|Policy Action||Meaning||Excess Demand||Deficient Demand|
|Bank Rate||The interest rate at which RBI lends money to commercial Banks||Increased||Decreased|
|Repo Rate||The interest rate at which RBI lends money to commercial Banks||Increased||Decreased|
|Rev Repo Rate||Interest rate at which commercial banks keep their money with RBI||Increased||Decreased|
|Open market Operations||Buying and Selling of securities by RBI to control the liquidity in the economy||Selling||Buying|
|CRR||% of deposits that commercial banks needs to keep with RBI||Increased||Decreased|
|SLR||% of deposits which commercial banks needs to keep with themselves in the form of liquid assets||Increased||Decreased|
|Margin Requirements||Minimum down payment which borrower needs to make as a % of total loan||Increased||Decreased|
|Moral Suasion||Advisory instructions by RBI to Commercial banks||Be strict while lending||Be Liberal while lending|
|Credit rationing||Prescribed credit limits for different sectors of the economy||Increased||Decreased/Withdrawn|
The key element in all the above policy actions is the focus on money supply in the economy.
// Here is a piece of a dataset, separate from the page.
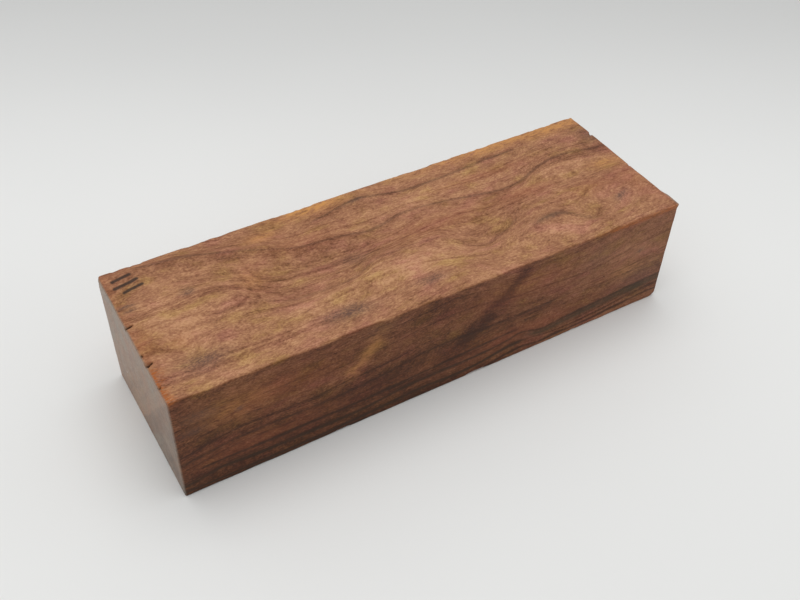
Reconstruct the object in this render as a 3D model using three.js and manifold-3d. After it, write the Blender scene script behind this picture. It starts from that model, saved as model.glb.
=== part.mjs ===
import * as THREE from "three";
import { mergeVertices } from "three/addons/utils/BufferGeometryUtils.js";
import Module from "manifold-3d";

// A block of desert ironwood heartwood, sawn and sanded from one piece of wood.
// Millimetres, +Z up. The length and the grain run along X, the front face looks towards -Y,
// and the block lies on its bottom face with the middle of its box over the origin.

const wasm = await Module();
wasm.setup();

// Driving dimensions: the blank before its edges are eased
const LENGTH = 127;
const WIDTH = 40.6;
const HEIGHT = 30.1;

// Wood that the saw takes off each side of the rough blank
const SAWING_WASTE = 4;

// Width of the flat that light sanding leaves along each edge
const EASED_EDGE = 0.4;

// Six saw cuts. Each is a little out of square, so the way it faces is not quite along an axis.
const MIDDLE = HEIGHT / 2;
const FACES = {
  bottom: sawCut([0, 0, 0], [0, 0, -1]),
  top: sawCut([0, 0, HEIGHT], [0.002, -0.015, 1]),
  front: sawCut([0, -WIDTH / 2, MIDDLE], [-0.006, -1, -0.015]),
  back: sawCut([0, WIDTH / 2, MIDDLE], [-0.0005, 1, -0.014]),
  left: sawCut([-LENGTH / 2, 0, MIDDLE], [-1, -0.002, 0.0005]),
  right: sawCut([LENGTH / 2, 0, MIDDLE], [1, 0.0035, 0.003]),
};

// Corners that are knocked off, and how much of the corner is gone, measured along each edge
const BROKEN_CORNERS = [
  { faces: ["top", "left", "back"], gone: [1.1, 1.3, 0.9] },
  { faces: ["bottom", "right", "front"], gone: [1.5, 1.2, 1.8] },
  { faces: ["bottom", "right", "back"], gone: [0.9, 0.8, 0.9] },
];

// Wood torn out along the edges. `at` places each tear on its edge, along X for the long edges
// and along Y for the end edges. `reach` is how far the tear goes along X, Y and Z from there,
// and it is longest along X because the wood tears with its grain.
const TORN_EDGES = [
  { faces: ["top", "back"], at: -53.5, reach: [2.6, 0.35, 0.35] },
  { faces: ["top", "back"], at: -41.5, reach: [3.2, 0.4, 0.35] },
  { faces: ["top", "back"], at: -35.5, reach: [2.0, 0.45, 0.4] },
  { faces: ["top", "back"], at: -18, reach: [2.4, 0.3, 0.3] },
  { faces: ["top", "back"], at: 3.5, reach: [1.8, 0.3, 0.35] },
  { faces: ["top", "back"], at: 22.5, reach: [3.0, 0.35, 0.35] },
  { faces: ["top", "back"], at: 47, reach: [2.2, 0.3, 0.3] },
  { faces: ["top", "left"], at: 2.8, reach: [2.2, 0.35, 0.8] },
  { faces: ["top", "left"], at: -6, reach: [0.7, 0.3, 0.4] },
  { faces: ["top", "left"], at: -8.7, reach: [1.4, 0.5, 0.9] },
  { faces: ["top", "left"], at: -15.5, reach: [0.7, 0.4, 0.5] },
  { faces: ["top", "right"], at: 12, reach: [1.0, 0.6, 0.9] },
  { faces: ["top", "right"], at: -3, reach: [0.6, 0.5, 0.5] },
  { faces: ["top", "front"], at: 45, reach: [2.4, 0.4, 0.5] },
  { faces: ["top", "front"], at: -29, reach: [1.6, 0.4, 0.4] },
  { faces: ["bottom", "front"], at: -27, reach: [2.4, 0.5, 0.5] },
  { faces: ["bottom", "front"], at: 9, reach: [3.0, 0.5, 0.6] },
  { faces: ["bottom", "front"], at: 37, reach: [2.0, 0.5, 0.4] },
  { faces: ["bottom", "back"], at: -46, reach: [2.8, 0.6, 0.6] },
  { faces: ["bottom", "back"], at: 14, reach: [3.4, 0.7, 0.6] },
  { faces: ["bottom", "left"], at: -13, reach: [0.9, 0.8, 0.7] },
  { faces: ["bottom", "right"], at: 5, reach: [1.2, 0.9, 0.8] },
];
const TEAR_SIDES = 9;
const TEAR_RINGS = 6;
const TEAR_TURN = 0.35;

// A thin lip of wood that the last saw cut left hanging over the right end at its front corner
const LIP = { overhang: 0.5, long: 6.5, high: 1.3 };

const wood = new THREE.MeshStandardMaterial({ color: 0x8a5c3e, roughness: 0.55, metalness: 0 });

// The plane of a face: where it lies and which way it looks
function sawCut(through, facing) {
  const normal = new THREE.Vector3(...facing).normalize();
  return new THREE.Plane().setFromNormalAndCoplanarPoint(normal, new THREE.Vector3(...through));
}

// How far a plane lies from the origin along its normal
function distance(plane) {
  return -plane.constant;
}

// The point where three planes meet
function meet(a, b, c) {
  const rows = new THREE.Matrix3();
  rows.set(...a.normal.toArray(), ...b.normal.toArray(), ...c.normal.toArray());
  return new THREE.Vector3(distance(a), distance(b), distance(c)).applyMatrix3(rows.invert());
}

// A closed geometry as a solid
function solidOf(geometry) {
  geometry.deleteAttribute("normal");
  geometry.deleteAttribute("uv");
  const merged = mergeVertices(geometry);
  const mesh = new wasm.Mesh({
    numProp: 3,
    vertProperties: new Float32Array(merged.attributes.position.array),
    triVerts: new Uint32Array(merged.index.array),
  });
  return new wasm.Manifold(mesh);
}

// A solid as a geometry with flat faces
function geometryOf(solid) {
  const mesh = solid.getMesh();
  const geometry = new THREE.BufferGeometry();
  geometry.setAttribute("position", new THREE.BufferAttribute(mesh.vertProperties, 3));
  geometry.setIndex(new THREE.BufferAttribute(mesh.triVerts, 1));
  geometry.computeVertexNormals();
  return geometry;
}

// The part of a solid behind a plane: all that the plane faces is sawn away
function sawn(solid, plane) {
  const size = 3 * LENGTH;
  const away = new THREE.BoxGeometry(size, size, size).translate(0, 0, size / 2);
  const turn = new THREE.Quaternion().setFromUnitVectors(new THREE.Vector3(0, 0, 1), plane.normal);
  away.applyQuaternion(turn);
  away.translate(...plane.normal.clone().multiplyScalar(distance(plane)).toArray());
  return solid.subtract(solidOf(away));
}

// The rough blank: a box with waste on every side but the bottom, which is already flat
function roughBlank() {
  const box = new THREE.BoxGeometry(
    LENGTH + 2 * SAWING_WASTE, WIDTH + 2 * SAWING_WASTE, HEIGHT + SAWING_WASTE);
  return solidOf(box.translate(0, 0, (HEIGHT + SAWING_WASTE) / 2));
}

// The narrow flat along the edge of two faces. It looks half way between them.
function easedEdge(a, b) {
  const between = a.normal.clone().add(b.normal);
  const edge = (distance(a) + distance(b)) / between.length();
  return new THREE.Plane(between.normalize(), EASED_EDGE / 2 - edge);
}

// The plane that knocks a corner off. `gone` is measured from the corner along X, Y and Z.
function brokenCorner({ faces, gone }) {
  const planes = faces.map((name) => FACES[name]);
  const corner = meet(...planes);
  const inward = new THREE.Vector3();
  planes.forEach((plane) => inward.sub(plane.normal));
  const [x, y, z] = gone.map((length, axis) => {
    const step = new THREE.Vector3();
    step.setComponent(axis, length * Math.sign(inward.getComponent(axis)));
    return corner.clone().add(step);
  });
  const plane = new THREE.Plane().setFromCoplanarPoints(x, y, z);
  return plane.distanceToPoint(corner) > 0 ? plane : plane.negate();
}

// The wood that is missing at a tear: a long lens along the grain, centred on the edge. Each is
// turned about the grain by its own number of radians, so no two show the same facets.
function tear({ faces, at, reach }, index) {
  const alongX = !faces.includes("left") && !faces.includes("right");
  const station = alongX ? [1, 0, 0] : [0, 1, 0];
  const slice = new THREE.Plane(new THREE.Vector3(...station), -at);
  const middle = meet(FACES[faces[0]], FACES[faces[1]], slice);
  const lens = new THREE.SphereGeometry(1, TEAR_SIDES, TEAR_RINGS);
  lens.rotateZ(Math.PI / 2);
  lens.rotateX(index);
  lens.scale(...reach);
  lens.rotateY(alongX ? 0 : TEAR_TURN * Math.sign(middle.x));
  return solidOf(lens.translate(...middle.toArray()));
}

// The lip, cut flush with the top and front faces. It hooks back into the block to hold on.
function lip() {
  const { overhang, long, high } = LIP;
  const corner = meet(FACES.top, FACES.right, FACES.front);
  const outline = new THREE.Shape();
  outline.moveTo(-overhang, -2 * high);
  outline.lineTo(overhang, -high / 2);
  outline.lineTo(overhang, high);
  outline.lineTo(-overhang, high);
  outline.closePath();
  const rough = new THREE.ExtrudeGeometry(outline, { depth: 2 * long, bevelEnabled: false });
  rough.rotateX(Math.PI / 2);
  rough.translate(corner.x, corner.y + long, corner.z);
  return sawn(sawn(solidOf(rough), FACES.top), FACES.front);
}

function ironwoodBlock() {
  const { top, front, back, left, right } = FACES;
  let block = [top, front, back, left, right].reduce(sawn, roughBlank());

  const names = Object.keys(FACES);
  const edges = names.flatMap((a, i) => names.slice(i + 1).map((b) => [FACES[a], FACES[b]]));
  const meeting = edges.filter(([a, b]) => a.normal.dot(b.normal) > -0.5);
  block = meeting.map(([a, b]) => easedEdge(a, b)).reduce(sawn, block);

  block = BROKEN_CORNERS.map(brokenCorner).reduce(sawn, block);
  TORN_EDGES.forEach((torn, index) => {
    block = block.subtract(tear(torn, index));
  });
  block = block.add(lip());

  const geometry = geometryOf(block);
  geometry.computeBoundingBox();
  const centre = geometry.boundingBox.getCenter(new THREE.Vector3());
  geometry.translate(-centre.x, -centre.y, -geometry.boundingBox.min.z);
  return geometry;
}

const part = new THREE.Group();
const block = new THREE.Mesh(ironwoodBlock(), wood);
block.name = "ironwood_block";
part.add(block);

export default part;
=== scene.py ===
"""A sawn and sanded block of desert ironwood, lying on a plain pale table in soft light.

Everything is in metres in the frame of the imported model. The wood's own sizes are written in
millimetres, and turned into metres where the mesh is made.
"""

import logging
import math
from dataclasses import dataclass
from enum import Enum
from functools import reduce
from itertools import product

import bpy
import numpy as np
from mathutils import Matrix, Vector


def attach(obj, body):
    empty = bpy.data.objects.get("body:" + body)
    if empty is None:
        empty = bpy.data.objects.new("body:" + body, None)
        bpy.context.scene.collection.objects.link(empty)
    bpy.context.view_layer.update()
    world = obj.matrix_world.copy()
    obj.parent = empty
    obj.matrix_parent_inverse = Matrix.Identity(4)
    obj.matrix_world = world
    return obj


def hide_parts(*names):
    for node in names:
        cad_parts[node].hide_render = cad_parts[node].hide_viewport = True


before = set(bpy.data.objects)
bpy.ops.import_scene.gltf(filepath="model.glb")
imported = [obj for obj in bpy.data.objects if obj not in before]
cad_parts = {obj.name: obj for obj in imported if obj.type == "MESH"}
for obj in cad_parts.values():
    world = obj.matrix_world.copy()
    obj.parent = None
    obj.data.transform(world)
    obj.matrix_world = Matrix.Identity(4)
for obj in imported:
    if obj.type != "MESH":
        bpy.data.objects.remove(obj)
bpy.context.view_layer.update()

Array = np.ndarray
Socket = bpy.types.NodeSocket
Value = Socket | float
Pair = tuple[float, float]
Triple = tuple[float, float, float]
Colour = Triple

MM = 0.001
NODE = "ironwood_block"

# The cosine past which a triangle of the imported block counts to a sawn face
FACING = 0.998

# Odd numbers that scramble a cell's place for the noise, and the shifts that mix their bits
AXIS_KEYS = (0x9E3779B1, 0x85EBCA77, 0xC2B2AE3D)
SEED_KEY = 7919
MIXING = ((15, 0x2C1B3C6D), (12, 0x297A2D39))
LAST_SHIFT = 15
TOP_VALUE = 0xFFFF

log = logging.getLogger("ironwood")


def srgb(red: int, green: int, blue: int) -> Colour:
    """Turns a colour as seen on a screen into the linear values that a shader takes.

    Args:
        red, green, blue: the colour's parts, from 0 to 255.

    Returns:
        The three linear parts, from 0 to 1.
    """
    def linear(part: int) -> float:
        """The part raised to the screen's curve."""
        return part / 255 / 12.92 if part < 11 else ((part / 255 + 0.055) / 1.055) ** 2.4
    return linear(red), linear(green), linear(blue)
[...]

Example – Suppose RBI wants to control the excess demand in the economy then it will increase the Bank rate. The cost of funds for commercial banks will increase. They in turn will increase the lending rate for people. Higher interest rates will reduce the demand for credit. People will get less credit and hence will have less money. This will reduce the aggregate demand.
The other policy actions can similarly be interpreted with focus on increasing money supply if deficient demand to be controlled or focus on decreasing money supply if excess demand is to be controlled.